I’ve been to many presentations that included two or more languages. Typically, these become very tedious in that the speaker repeats the same paragraph verbatim in each language. Every flight from the U.S. to Europe, for example, will have the most language-gifted flight attendant demonstrate his or her proficiency by repeating the standard buckle-your-seatbelt-don’t-smoke-save-the-kids-first diatribe in multiple tongues. Similarly, the law here requires all public signage to reflect both languages, repeating the warning or instruction in both languages.
This was different. Each speaker at the event, presenters and recipients alike, switched mid-speech between French and English. Instead of repeating the prior part of the speech, however, each simply continued in the alternate language. It was pretty clear for each speaker which language was most comfortable. The part of the speech, whether at the beginning or the end, that had the most jokes reflected the individual’s dominant language.
Although my three years of high school French failed me years ago, I’m slowly improving. My French language comprehension has improved in the last month from panic-inducing non-existence to simple incompetence. Thankfully, my seat-mate was kind enough to translate the jokes for me every time I frowned in concentration (“OK, I know that one was about a talking fish, right?”).

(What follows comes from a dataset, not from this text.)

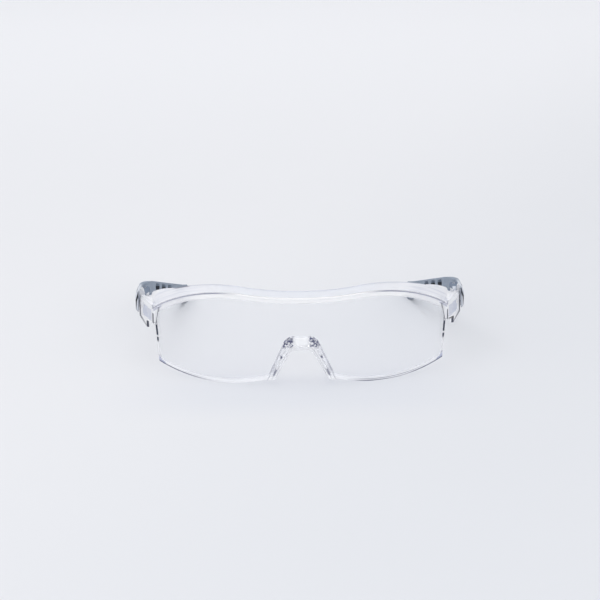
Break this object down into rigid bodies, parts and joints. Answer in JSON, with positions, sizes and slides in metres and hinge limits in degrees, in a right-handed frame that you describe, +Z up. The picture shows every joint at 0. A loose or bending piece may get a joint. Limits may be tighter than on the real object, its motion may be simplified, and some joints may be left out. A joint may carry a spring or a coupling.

On the street, just about every shop, cart, and restaurant staffer will make an instantaneous guess as to whether you speak English or French and address you in that language. For whatever reason, I have a Gallic look as more often than not the greeting comes in rapid-fire French. My tortured accent, however, always undermines my attempt to blend and the conversation typically reverts quickly to English. I’m working on it.
For most foreign service posts, I will have to pass a certain level of fluency in the local language. In Ottawa, one of our consular officers is fluent in French while another is fluent in Spanish. Me, I guess I’m fluent in sarcasm (which doesn’t always translate here in Canada). For those with an interest, even if the current job is not language-designated, the Foreign Service provides access to an online version of Rosetta Stone.
I was skeptical. How can anything sold primarily through infomercials and mall carts actually be worthwhile? It turns out to be pretty good. I’m working at glacial speed, mostly because I’m lazy, but I do find it useful. My goals are modest, but still well beyond my current grasp. To be seated in a restaurant and receive the French language menu from the hostess. And, of course, to understand the jokes without translation.